In 2003, Bowers was formally reversed by Lawrence v. Texas, from which Scalia dissented. During the oral argument in the case, Scalia, according to Mark V. Tushnet in his survey of the Rehnquist Court, seemed so intent on making the state's argument for it that the Chief Justice intervened, "Maybe we should go through counsel."[79] In his dissent, Scalia ridiculed the majority for being so ready to cast aside Bowers when many of the same justices had refused to overturn Roe in Planned Parenthood v. Casey.[80]

Criminal law

Scalia, wearing a beige jacket over shirt and tie, shakes hands with Jurij Toplak of European Election Law Association, while looking forward towards the camera.
Justice Scalia (right) at the Harvard Law School on November 30, 2006.

As the Constitution contains mention of the death penalty, Scalia deems it constitutional and opposes attempts to declare it unconstitutional.[81] He also opposes efforts to declare the death penalty unconstitutional as applied to certain groups, such as those who were under the age of 18 at the time of offense. In Thompson v. Oklahoma (1988), he dissented from the Court's ruling that the death penalty could not be applied to those aged 15 at the time of the offense, and the following year authored the Court's opinion in Stanford v. Kentucky sustaining the death penalty for those who killed at age 16. However, in 2004, the Court overturned Stanford in Roper v. Simmons and Scalia again dissented, mocking the majority's claims that a national consensus had emerged against the execution of those who killed while underage, and noting that less than half of the states which permitted the death penalty prohibited it for underage killers. He castigated the majority for including in their count states which had abolished the death penalty entirely, stating that doing so was "rather like including old-order Amishmen in a consumer-preference poll on the electric car. Of course they don't like it, but that sheds no light whatever on the point at issue."[82] In 2002, in Atkins v. Virginia, the Court ruled the death penalty unconstitutional as applied to the mentally retarded. Scalia dissented, stating that it would not have been considered cruel or unusual to execute the mildly mentally retarded at the time of the 1791 adoption of the Bill of Rights, and that the Court had failed to show that a national consensus had formed against the practice.[83]
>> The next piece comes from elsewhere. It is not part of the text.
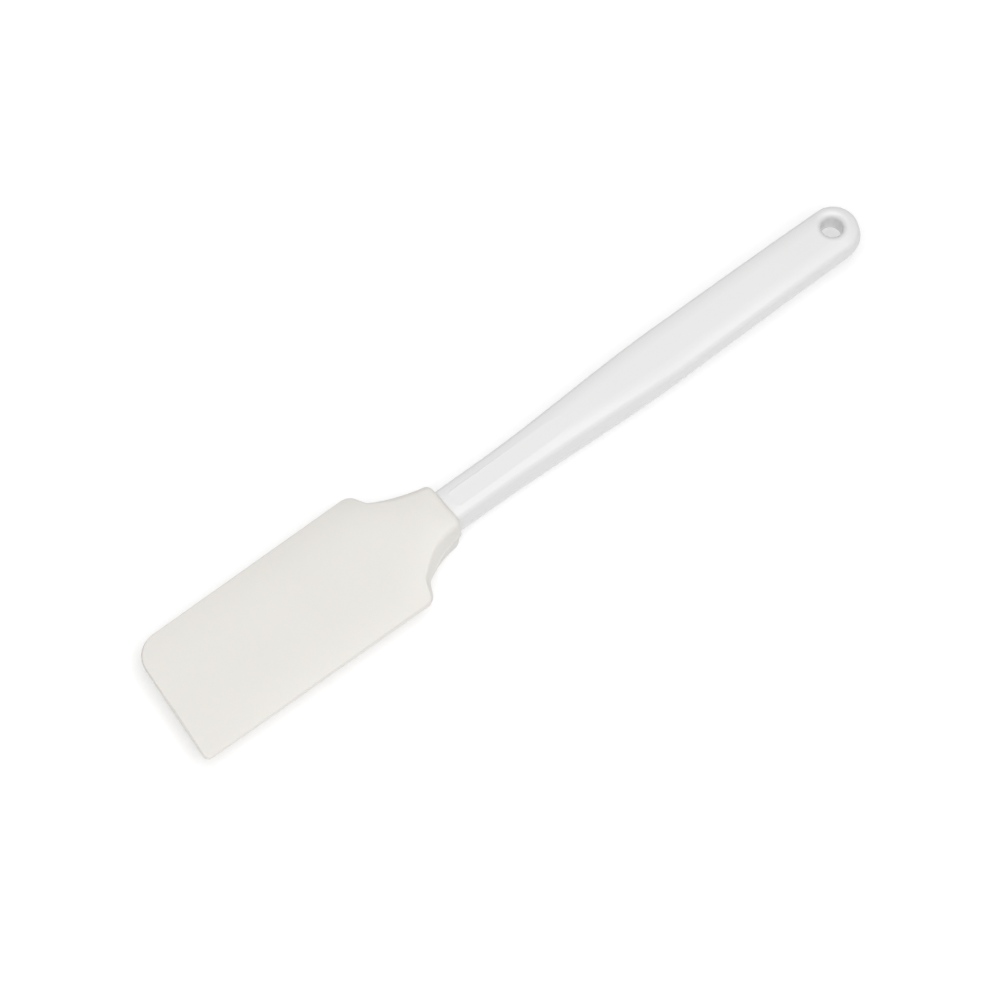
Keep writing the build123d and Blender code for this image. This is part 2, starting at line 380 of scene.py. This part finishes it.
rings = [outer_ring(station) for station in stations]
throat = inner_ring(neck_loop(), MOUTH, RISE)
for angle in np.linspace(0, math.pi / 2, RIM_RINGS + 1)[1:]:
    along = MOUTH - RIM_LENGTH * (1 - math.sin(angle))
    rim = outer_ring(min(along, MOUTH - HAIR))
    reach = throat[:, 1:] - rim[:, 1:]
    rim[:, 1:] += reach * RIM_DEPTH * (1 - math.cos(angle)) / np.linalg.norm(reach, axis=1)[:, None]
    rim[:, 0] = along
    rings.append(rim)
lip = rings[-1] + (throat - rings[-1]) * LIP_SHARE
lip[:, 0] = MOUTH
rings.append(lip)
for depth in SOCKET_DEPTHS:
    rings.append(inner_ring(neck_loop(), MOUTH - depth, RISE))
rings.append(inner_ring(tang_loop(TANG_ROOT), MOUTH - SEAT - GAP, RISE))
rings.append(inner_ring(tang_loop(TANG_TIP), MOUTH - SEAT - TANG_LENGTH - TANG_END_GAP, 0))
print("rings with rim and socket", len(rings))

# %% [markdown]
# ## From rings to a mesh
# The first ring lies flat on the tip's edge, so its upper and lower points are the same points. Every
# other ring is joined to its neighbour with quads, and the socket's end is closed with a small fan.

# %% The blade's mesh
def sleeve(name, rings, columns):
    """A mesh from rings; the first ring is folded flat and the last one is closed."""
    around = len(rings[0])
    points = [rings[0][:columns]]
    index = [[j if j < columns else around - j for j in range(around)]]
    offset = columns
    for ring in rings[1:]:
        points.append(ring)
        index.append(list(range(offset, offset + around)))
        offset += around
    points.append(rings[-1].mean(0)[None, :])
    faces = []
    for a, b in zip(index, index[1:]):
        for j in range(around):
            k = (j + 1) % around
            faces.append(list(dict.fromkeys([a[j], b[j], b[k], a[k]])))
    faces += [[index[-1][j], offset, index[-1][(j + 1) % around]] for j in range(around)]
    points = (np.vstack(points) + np.array([ORIGIN_X, 0, PARTING_Z])) * MM
    mesh = bpy.data.meshes.new(name)
    mesh.from_pydata(points.tolist(), [], [face for face in faces if len(face) > 2])
    mesh.validate()
    mesh.update()
    mesh.shade_smooth()
    return mesh


blade = bpy.data.objects.new("blade_and_collar", sleeve("blade_and_collar", rings, COLUMNS))
bpy.context.scene.collection.objects.link(blade)
print("blade faces", len(blade.data.polygons))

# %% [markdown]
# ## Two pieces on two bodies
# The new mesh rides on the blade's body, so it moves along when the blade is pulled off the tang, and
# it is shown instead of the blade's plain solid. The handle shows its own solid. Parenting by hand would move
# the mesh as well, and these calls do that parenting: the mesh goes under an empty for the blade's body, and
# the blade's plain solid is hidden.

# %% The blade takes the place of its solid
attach(blade, "blade")
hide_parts("silicone_blade")
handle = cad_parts["handle"]
print("pieces:", blade.name, "and", handle.name)


# %% [markdown]
# ## Writing a finish as an expression
# Node trees are easier to read as sums. One small class holds a socket of a tree, and adding or
# multiplying two of them adds the Math node that does it. Everything else comes from one method.

# %% A socket that can be added and multiplied
class Signal:
    """A value in a node tree."""

    def __init__(self, tree, socket=None):
        self.tree, self.socket = tree, socket

    def node(self, kind, settings=None, inputs=None, output=0):
        """A new node of this kind: settings first, then the values or links of its sockets."""
        made = self.tree.nodes.new(kind)
        for name, value in (settings or {}).items():
            setattr(made, name, value)
        for name, value in (inputs or {}).items():
            if isinstance(value, Signal):
                self.tree.links.new(value.socket, made.inputs[name])
            else:
                made.inputs[name].default_value = value
        return Signal(self.tree, made.outputs[output])

    def math(self, operation, a, b):
        """A Math node on two values."""
        return self.node("ShaderNodeMath", {"operation": operation}, {0: a, 1: b})

    def __add__(self, other):
        return self.math("ADD", self, other)

    def __sub__(self, other):
        return self.math("SUBTRACT", self, other)

    def __mul__(self, other):
        return self.math("MULTIPLY", self, other)

    def __rsub__(self, other):
        return self.math("SUBTRACT", other, self)

    __radd__, __rmul__ = __add__, __mul__


# %% A material from a pattern and even values
def finish_material(name, build, fixed):
    """A material whose changing parts come from build and whose even parts are set directly."""
    material = bpy.data.materials.new(name)
    material.use_nodes = True
    tree = material.node_tree
    shader = next(node for node in tree.nodes if node.type == "BSDF_PRINCIPLED")
    for socket, value in fixed.items():
        shader.inputs[socket].default_value = value
    for socket, signal in build(Signal(tree)).items():
        tree.links.new(signal.socket, shader.inputs[socket])
    print("material", name, "has", len(tree.nodes), "nodes")
    return material


# %% [markdown]
# ## Silicone and plastic
# Silicone is a warm white, with a soft skin that scatters light just under its surface and a faint,
# cloudy unevenness. The handle is a cooler white under a thin gloss, with faint ripples about a
# centimetre apart. Both are nearly even, so the patterns are kept faint: a finish that is perfectly even
# looks like no material at all.

# %% The two finishes
def silicone_pattern(start):
    """Faint clouds in the colour and the dullness, and a skin with a very fine grain."""
    place = start.node("ShaderNodeTexCoord", output="Object")
    cloud = start.node("ShaderNodeTexNoise", inputs={"Vector": place, "Scale": 38.0, "Detail": 3.0})
    grain = start.node("ShaderNodeTexNoise", inputs={"Vector": place, "Scale": 2600.0, "Detail": 2.0})
    tint = start.node("ShaderNodeMix", {"data_type": "RGBA"},
                      {0: cloud, 6: (0.720, 0.702, 0.667, 1), 7: (0.743, 0.726, 0.692, 1)}, output=2)
    skin = start.node("ShaderNodeBump", inputs={"Height": grain, "Strength": 0.08, "Distance": 0.0002})
    return {"Base Color": tint, "Roughness": 0.40 + 0.08 * cloud, "Normal": skin}


def plastic_pattern(start):
    """Fainter clouds, duller where the colour is darker, and a skin with soft ripples."""
    place = start.node("ShaderNodeTexCoord", output="Object")
    cloud = start.node("ShaderNodeTexNoise", inputs={"Vector": place, "Scale": 30.0, "Detail": 2.0})
    ripple = start.node("ShaderNodeTexNoise", inputs={"Vector": place, "Scale": 90.0, "Detail": 1.0})
    tint = start.node("ShaderNodeMix", {"data_type": "RGBA"},
                      {0: cloud, 6: (0.735, 0.734, 0.733, 1), 7: (0.755, 0.754, 0.753, 1)}, output=2)
    skin = start.node("ShaderNodeBump", inputs={"Height": ripple, "Strength": 0.05, "Distance": 0.0004})
    return {"Base Color": tint, "Roughness": 0.42 + 0.06 * (1 - cloud), "Normal": skin}


silicone = finish_material("warm_white_silicone", silicone_pattern,
                           {"Subsurface Weight": 0.12, "Subsurface Radius": (0.9, 0.6, 0.4),
                            "Subsurface Scale": 0.002, "IOR": 1.41})
plastic = finish_material("cool_white_plastic", plastic_pattern,
                          {"Coat Weight": 0.22, "Coat Roughness": 0.14, "Specular IOR Level": 0.42})
for piece, material in ((blade, silicone), (handle, plastic)):
    piece.data.materials.clear()
    piece.data.materials.append(material)

# %% [markdown]
# ## The studio
# A product photograph like this one is taken on a pale sweep under one large soft light. One wide lamp
# hangs over the spatula, a little towards the blade's tip and its near side, and the world is dimmer at
# the horizon than overhead, so the walls stay darker than the faces. The photograph has no shadow at
# all. A floor that only reflects would show a dark one, so this floor also glows a little by itself.

# %% The floor
HALF_FLOOR = 30.0
floor_mesh = bpy.data.meshes.new("studio_floor")
floor_corners = [(x * HALF_FLOOR, y * HALF_FLOOR, 0) for x, y in ((-1, -1), (1, -1), (1, 1), (-1, 1))]
floor_mesh.from_pydata(floor_corners, [], [(0, 1, 2, 3)])
floor = bpy.data.objects.new("studio_floor", floor_mesh)
bpy.context.scene.collection.objects.link(floor)
floor_finish = bpy.data.materials.new("floor_white")
floor_finish.use_nodes = True
floor_shader = next(node for node in floor_finish.node_tree.nodes if node.type == "BSDF_PRINCIPLED")
floor_shader.inputs["Base Color"].default_value = (0.68, 0.68, 0.68, 1)
floor_shader.inputs["Roughness"].default_value = 0.9
floor_shader.inputs["Specular IOR Level"].default_value = 0.1
floor_shader.inputs["Emission Color"].default_value = (1, 1, 1, 1)
floor_shader.inputs["Emission Strength"].default_value = 0.34
floor_mesh.materials.append(floor_finish)
print("floor", 2 * HALF_FLOOR, "m wide")

# %% The world and the lamp
HORIZON_GLOW, ZENITH_GLOW = 0.10, 0.66
LAMP_PLACE, LAMP_SIZE, LAMP_POWER = Vector((-0.28, -0.50, 1.80)), 2.0, 29.5

world = bpy.data.worlds.new("studio_world")
world.use_nodes = True
background = world.node_tree.nodes["Background"]
sky = Signal(world.node_tree)
direction = sky.node("ShaderNodeTexCoord", output="Generated")
height = sky.node("ShaderNodeSeparateXYZ", inputs={0: direction}, output=2)
glow = sky.node("ShaderNodeMapRange", inputs={
    "Value": height, "From Min": 0.0, "From Max": 1.0, "To Min": HORIZON_GLOW, "To Max": ZENITH_GLOW})
world.node_tree.links.new(glow.socket, background.inputs["Strength"])
background.inputs["Color"].default_value = (1, 1, 1, 1)
bpy.context.scene.world = world

lamp = bpy.data.lights.new("overhead_softbox", "AREA")
lamp.shape, lamp.size, lamp.energy = "DISK", LAMP_SIZE, LAMP_POWER
softbox = bpy.data.objects.new("overhead_softbox", lamp)
softbox.location = LAMP_PLACE
softbox.rotation_euler = (-LAMP_PLACE).to_track_quat("-Z", "Y").to_euler()
bpy.context.scene.collection.objects.link(softbox)
bpy.context.scene.view_settings.view_transform = "Standard"
print("world and lamp are in place")

# %% [markdown]
# ## The camera
# The photograph looks down at 65 degrees from the blade's tip and near side, with so little perspective
# that the lens must be long and far away. The camera's axes are worked out from the spatula's own
# direction in the picture, and it aims a little off the spatula's middle, as the picture does.

# %% The camera
CAMERA_RIGHT = Vector((0.7785, -0.6253, 0.0565))
CAMERA_UP = Vector((0.5497, 0.7227, 0.4193))
CAMERA_BACK = Vector((-0.303, -0.295, 0.906))
CAMERA_DISTANCE = 10.0
AIM_LEFT, AIM_DOWN = 0.00173, 0.01199
SENSOR, IMAGE, PIXELS_PER_MM = 36.0, 1000, 2.910
CLIP_END = 50
aim = Vector((0, 0, PARTING_Z * MM)) - CAMERA_RIGHT * AIM_LEFT - CAMERA_UP * AIM_DOWN
camera_data = bpy.data.cameras.new("product_camera")
camera_data.sensor_width = SENSOR
camera_data.lens = SENSOR * PIXELS_PER_MM * CAMERA_DISTANCE / MM / IMAGE
camera_data.clip_end = CLIP_END
camera = bpy.data.objects.new("product_camera", camera_data)
turn = Matrix((CAMERA_RIGHT, CAMERA_UP, CAMERA_BACK)).transposed().to_quaternion()
camera.matrix_world = Matrix.Translation(aim + CAMERA_BACK * CAMERA_DISTANCE) @ turn.to_matrix().to_4x4()
bpy.context.scene.collection.objects.link(camera)
bpy.context.scene.camera = camera
print("lens", round(camera_data.lens, 1), "mm")

# %% [markdown]
# ## The end
# The last call brings the positions of all pieces up to date.

# %% The end
bpy.context.view_layer.update()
Scalia strongly disfavors the Court's ruling in Miranda v. Arizona, which held that a confession by an arrested suspect who had not been advised of his rights was inadmissible in court, and voted to overrule Miranda in the 2000 case of Dickerson v. United States, but was in a minority of two with Justice Clarence Thomas. Calling the Miranda decision a "milestone of judicial overreaching", Scalia stated that the Court should not fear to correct its mistakes.[84]

While in many areas, Scalia's approach is unfavorable to criminal defendants, he has taken the side of defendants in matters involving the Confrontation Clause of the Sixth Amendment, which guarantees defendants the right to confront their accusers. In multiple cases, Scalia has written against laws which allowed alleged victims of child abuse to testify behind screens or by closed-circuit television.[85] In a 2009 case, Scalia wrote the majority opinion in Melendez-Diaz v. Massachusetts, holding that defendants must have the opportunity to confront lab technicians in drug cases; a certificate of analysis is not enough to prove a substance was drugs.[86]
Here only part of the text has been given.